COVID-19 reshapes December UTA, mission continues

  • Published
  • By Senior Master Sgt. Emily Beightol-Deyerle
  • 167AW

A typical drill weekend in December for the 167th Airlift Wing is filled with training on Saturday and holiday festivities for Airmen and their families on Sunday.

But not this year.

With the installation’s health protection conditions at an elevated status due to the uptick in COVID-19 cases locally, Airmen were encouraged to find alternate ways to complete their training and various other requirements. 

Col. Marty Timko, 167th Airlift Wing commander, issued guidance limiting drill attendance with an emphasis on deployment and medical readiness tasks.

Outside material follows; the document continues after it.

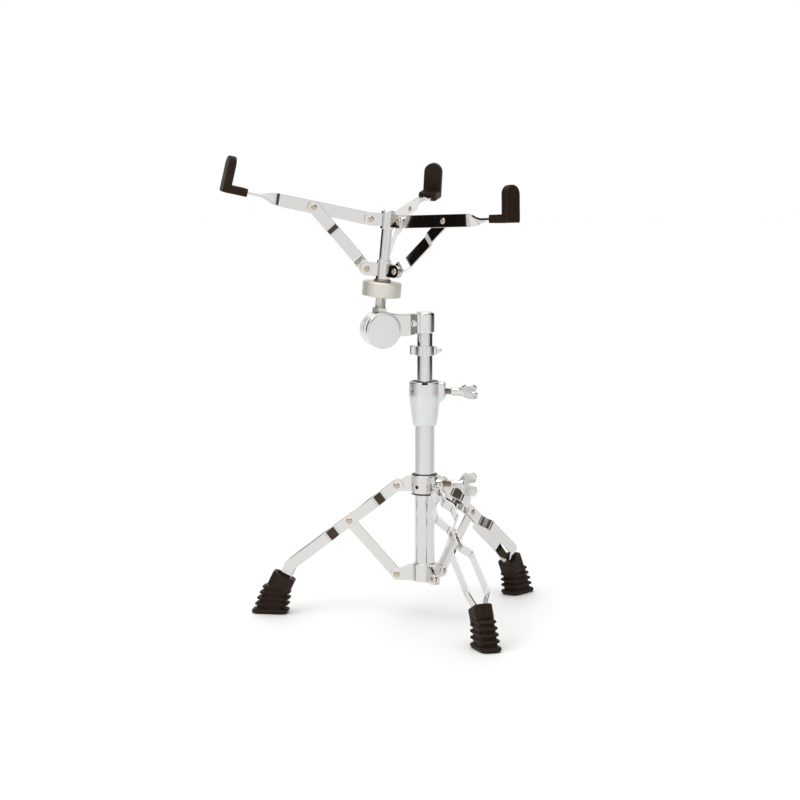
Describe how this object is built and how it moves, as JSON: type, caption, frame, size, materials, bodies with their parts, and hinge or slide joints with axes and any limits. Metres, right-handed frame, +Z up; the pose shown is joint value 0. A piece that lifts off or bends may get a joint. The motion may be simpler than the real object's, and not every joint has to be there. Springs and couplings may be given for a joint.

“The key to all of this will be communication. The pandemic is forcing us to think outside of our standard UTA weekend construct. We can still get valuable readiness training accomplished, we will just do it in a manner of smaller groups and more days within the month,” Timko said.

But the wing’s mission continues despite limited on-base drill attendance, telework arrangements, and alternate schedules encouraged for the full-time staff.

“We have continued to launch the active duty missions throughout the pandemic,” said Col. Christopher Sigler, 167th Operations Group commander.

Two of the wing’s eight C-17 Globemaster aircraft are currently dedicated to active duty missions. As the aircrews fly missions around the globe they are required to comply with the different rules and regulations of each individual country and base that they transit, Sigler explained.

Local flying training and flight simulator training has been reduced enough to maintain aircrew currency while minimizing on-base manning.

As some Airmen carry on the normal operations of the base, others continue to support the state’s on-going COVID-19 response efforts.

Approximately 70 Airmen from the 167th are assisting the response efforts in various ways to include COVID-19 testing lane support, epidemiology support at local health departments, facility disinfection, and research and analysis.

Additionally, the wing's public health team continues its efforts to educate unit members on the latest CDC guidance and tracking Airmen who have COVID-19 sympoms, Airmen who have been in contact with someone who has tested positive or is symptomatic, and Airmen who have traveled in a military status overseas or into the Department of Defense's identified red states.

The public health team has conducted more than 5,700 contacts through their tracing efforts to help combat the spread of the virus at the wing.